Our new Local Mammal Groups Strategy (reflected in our new Local Groups Handbook) sets out how we intend to invest in growing, strengthening and diversifying the community of local mammal champions that participate in mammal conservation at the grassroots level through the local groups network. 

Red squirrel peeking out from behind a Silver Birch tree on the right and directly looking at a Bumblebee flying towards the tree.
The Squirrel and the Bee. Image by Garry Watson, winner of the Mammal Photographer of the Year competition, 2024.

Biodiversity loss and the climate crisis are key issues for everyone involved in conservation at present. What are your main goals for the coming years and decades?

Seventy years on, the challenges that need to be overcome to ensure a bright future for wildlife and people are just as daunting. This means that over the decades to come, our role as convener and mobiliser in the world of mammal conservation will be more important than ever. There is no doubt that reversing the loss of nature will require work from everyone, and the more joined-up those efforts are, the more positive the impact for wildlife and people. 

As we move into our eighth decade, we continue to do everything we can to foster collaboration and inclusion in mammal conservation. We aim to bring the scientific insight and expertise of our committees, members, council and staff to strengthen and support any initiatives that can help address the threats faced by our native mammals. As an active member of Wildlife & Countryside Link, we are already adding our voice to those of varied stakeholders across the nature sector to call for urgent action to address issues and redress shortcomings in policy and practice. Via European Mammal Conservation Europe, we have strengthened joint challenges on issues such as the protected status of wolves in the EU. We are active contributors to the RSPB-led UK State of Nature Report, and members of coalitions and steering groups on various species recovery strategies. We continue to engage with government to ensure that policy and priorities are informed by science. 

Our commitment to ensuring that everyone understands the importance of mammals, and can play a role in monitoring and protecting mammals, is reflected in our reinvigorated approach to supporting local groups – including an equipment loan scheme, free training for local groups, and an ambitious plan to see at least three new groups in currently under-represented urban areas by 2025. Alongside this our new school programme launches this year, creating opportunities for young people to explore and support mammals, and prioritising schools in areas of deprivation and serving communities under-represented in conservation. 


A group of children sat at a school desk dissecting owl pellets.
Owl pellet dissection as part of the new school programme.

Seventy years as a successful charity is an incredible achievement, not to mention the research, support and training you have undertaken and provided during this time.
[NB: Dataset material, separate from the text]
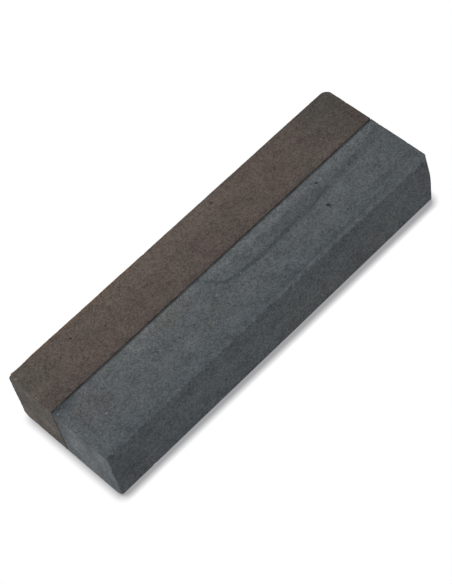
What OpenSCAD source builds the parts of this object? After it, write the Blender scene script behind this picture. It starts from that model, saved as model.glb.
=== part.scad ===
// Combination whetstone: two abrasive blocks glued side by side along their length.
// Millimetres. The stone lies on its base with both grits in its top face.
// +X runs along the length, the brown block is on the +Y side, the blue-grey block on the -Y side.
// The origin is the middle of the base.

/* [Stone] */
// Length of both blocks
stone_l = 150; // [90:1:250]
// Height of both blocks
stone_h = 24.6; // [12:0.1:60]

/* [Blocks] */
// Width of the brown block, from its outer face to the joint
brown_w = 21.2; // [10:0.1:60]
// Width of the blue-grey block, from its outer face to the joint
grey_w = 26.4; // [10:0.1:60]

/* [Joint] */
// Thickness of the adhesive film between the blocks
bond_t = 0.3; // [0.1:0.05:1]
// Depth of the film's rim below the faces around it
bond_recess = 0.4; // [0.1:0.05:1.5]
// Radius that eases the four edges of each block along the joint
joint_edge_r = 0.15; // [0.05:0.05:0.6]

/* [Outer edges] */
// Radius of the outer upright corners at the near end (-X)
near_corner_r = 0.3; // [0.2:0.1:4]
// Radius of the brown block's outer upright corner at the far end (+X)
brown_far_corner_r = 3.1; // [0.2:0.1:6]
// Radius of the blue-grey block's outer upright corner at the far end (+X)
grey_far_corner_r = 2.3; // [0.2:0.1:6]
// Radius of the two long outer edges of the top face
top_edge_r = 0.5; // [0.2:0.1:4]
// Radius of the brown block's long outer edge at the base
brown_base_edge_r = 3.8; // [0.2:0.1:6]
// Radius of the blue-grey block's long outer edge at the base
grey_base_edge_r = 2.2; // [0.2:0.1:6]
// Radius of the short edges round the two end faces
end_edge_r = 0.3; // [0.1:0.1:2]

/* [Hidden] */
$fn = 48;

stone_w = brown_w + bond_t + grey_w;
grey_outer_y = -stone_w / 2;
grey_joint_y = grey_outer_y + grey_w;
brown_joint_y = grey_joint_y + bond_t;

// What an edge of radius r takes away from a square corner at the origin that lies towards +X and +Y
module corner_waste(r) {
    difference() {
        translate([-r, -r]) square(2 * r);
        translate([r, r]) circle(r);
    }
}

// Rectangle from the origin with its own radius at each corner:
// r = [low x low y, high x low y, high x high y, low x high y]
module eased_rectangle(size, r) {
    difference() {
        square(size);
        corner_waste(r[0]);
        translate([size.x, 0]) mirror([1, 0]) corner_waste(r[1]);
        translate([size.x, size.y]) rotate(180) corner_waste(r[2]);
        translate([0, size.y]) mirror([0, 1]) corner_waste(r[3]);
    }
}

// One abrasive block, with its joint face on y = 0 and its outer face on y = w.
// It is the solid that the block's plan, end view and side view have in common,
// so each of its twelve edges is eased by its own radius.
module abrasive_block(w, base_edge_r, far_corner_r) {
    intersection() {
        translate([-stone_l / 2, 0, 0])
            linear_extrude(stone_h)
                eased_rectangle([stone_l, w], [joint_edge_r, joint_edge_r, far_corner_r, near_corner_r]);
        translate([-stone_l / 2, 0, 0])
            rotate([90, 0, 90])
                linear_extrude(stone_l)
                    eased_rectangle([w, stone_h], [joint_edge_r, base_edge_r, top_edge_r, joint_edge_r]);
        translate([-stone_l / 2, w, 0])
            rotate([90, 0, 0])
                linear_extrude(w)
                    eased_rectangle([stone_l, stone_h], [end_edge_r, end_edge_r, end_edge_r, end_edge_r]);
    }
}

// Brown block, its joint face against the +Y face of the film
module brown_block() {
    color([0.34, 0.31, 0.3])
        translate([0, brown_joint_y, 0])
            abrasive_block(brown_w, brown_base_edge_r, brown_far_corner_r);
}

// Blue-grey block, turned so that its joint face is against the -Y face of the film
module grey_block() {
    color([0.33, 0.35, 0.36])
        translate([0, grey_joint_y, 0])
            mirror([0, 1, 0])
                abrasive_block(grey_w, grey_base_edge_r, grey_far_corner_r);
}

// Cured adhesive film that holds the two joint faces together, set back from every outer face
module bond_film() {
    color([0.09, 0.1, 0.1])
        translate([-stone_l / 2 + bond_recess, grey_joint_y, bond_recess])
            cube([stone_l - 2 * bond_recess, bond_t, stone_h - 2 * bond_recess]);
}

brown_block();
grey_block();
bond_film();
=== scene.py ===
"""Looks of a combination whetstone, built round its packed frame.

Two abrasive blocks lie side by side with a dark adhesive joint between them. Metres, +X along the
length, the brown block on +Y, the blue-grey block on -Y, the base on z = 0.
"""

import math

import bpy
import numpy as np
from bpy.props import FloatProperty, FloatVectorProperty, IntProperty, PointerProperty
from bpy.types import Operator, Panel, PropertyGroup
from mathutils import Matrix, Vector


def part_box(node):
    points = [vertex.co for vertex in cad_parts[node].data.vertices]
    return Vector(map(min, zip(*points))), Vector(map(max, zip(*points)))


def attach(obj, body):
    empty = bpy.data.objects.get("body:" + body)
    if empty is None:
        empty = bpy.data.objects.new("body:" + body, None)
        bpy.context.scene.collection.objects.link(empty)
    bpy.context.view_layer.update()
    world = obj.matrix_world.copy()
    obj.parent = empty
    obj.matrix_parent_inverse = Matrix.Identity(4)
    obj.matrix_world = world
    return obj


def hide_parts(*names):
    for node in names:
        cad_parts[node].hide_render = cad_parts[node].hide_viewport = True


bl_info = {
    "name": "Combination whetstone",
    "version": (1, 0, 0),
    "blender": (4, 5, 0),
    "location": "View3D > Sidebar > Whetstone",
    "description": "Builds a two-grit bench whetstone with worn edges, chips and procedural stone",
    "category": "Object",
}

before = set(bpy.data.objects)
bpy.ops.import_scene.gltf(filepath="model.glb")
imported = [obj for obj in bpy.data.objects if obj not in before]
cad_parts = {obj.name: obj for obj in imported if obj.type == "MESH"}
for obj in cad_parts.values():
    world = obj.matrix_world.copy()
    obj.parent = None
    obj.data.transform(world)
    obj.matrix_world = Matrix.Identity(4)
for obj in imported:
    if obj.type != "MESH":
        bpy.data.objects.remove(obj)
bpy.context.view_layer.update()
BODY = "root"
MM = 0.001
# How far past its ball a bite looks for the outermost surface.
BITE_REACH = 2.0 * MM
# How strongly, and from how far, mesh points are drawn towards a pit.
PIT_PULL, PIT_REACH = 0.72, 2.6 * MM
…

How are you marking and celebrating this important milestone? 

We’re spending 2024 looking back, and looking forward. We want to celebrate what’s been achieved over the past 70 years but also to take the opportunity to look at the challenges ahead and how we can all play a role in meeting them. 

To help us highlight this significant milestone, talented illustrator Silvie Tonellotto has designed our beautiful 70th anniversary badge, which will feature on communications throughout 2024. You can see more of her work on Instagram (@silvietonelottodesigns). 

An illustrated dormouse sat inside the number 70.
The 70th anniversary badge, designed by Silvie Tonellotto.

One of the key things we are focusing on is celebrating the people whose actions are key to ensuring a bright future for mammals, and especially to show the rich diversity of people and variety of roles people can play in supporting mammal conservation. We have therefore marked this 70th year with the launch of a new awards scheme – Mammal Champions. NHBS generously supported the prizes for the 2024 awards, and we’re delighted to have been able to shine a spotlight on some incredible volunteers, campaigners and thought leaders. 

National Mammal Week (celebrated in the autumn in previous years, but now moving to a new home in the spring) is 22nd to 28th April 2024. We’ll be celebrating the wonderful individuals shortlisted for Mammal Champions Awards, while also providing loads of opportunities for anyone in Britain and Ireland to find ways to become mammal champions in their own lives and communities.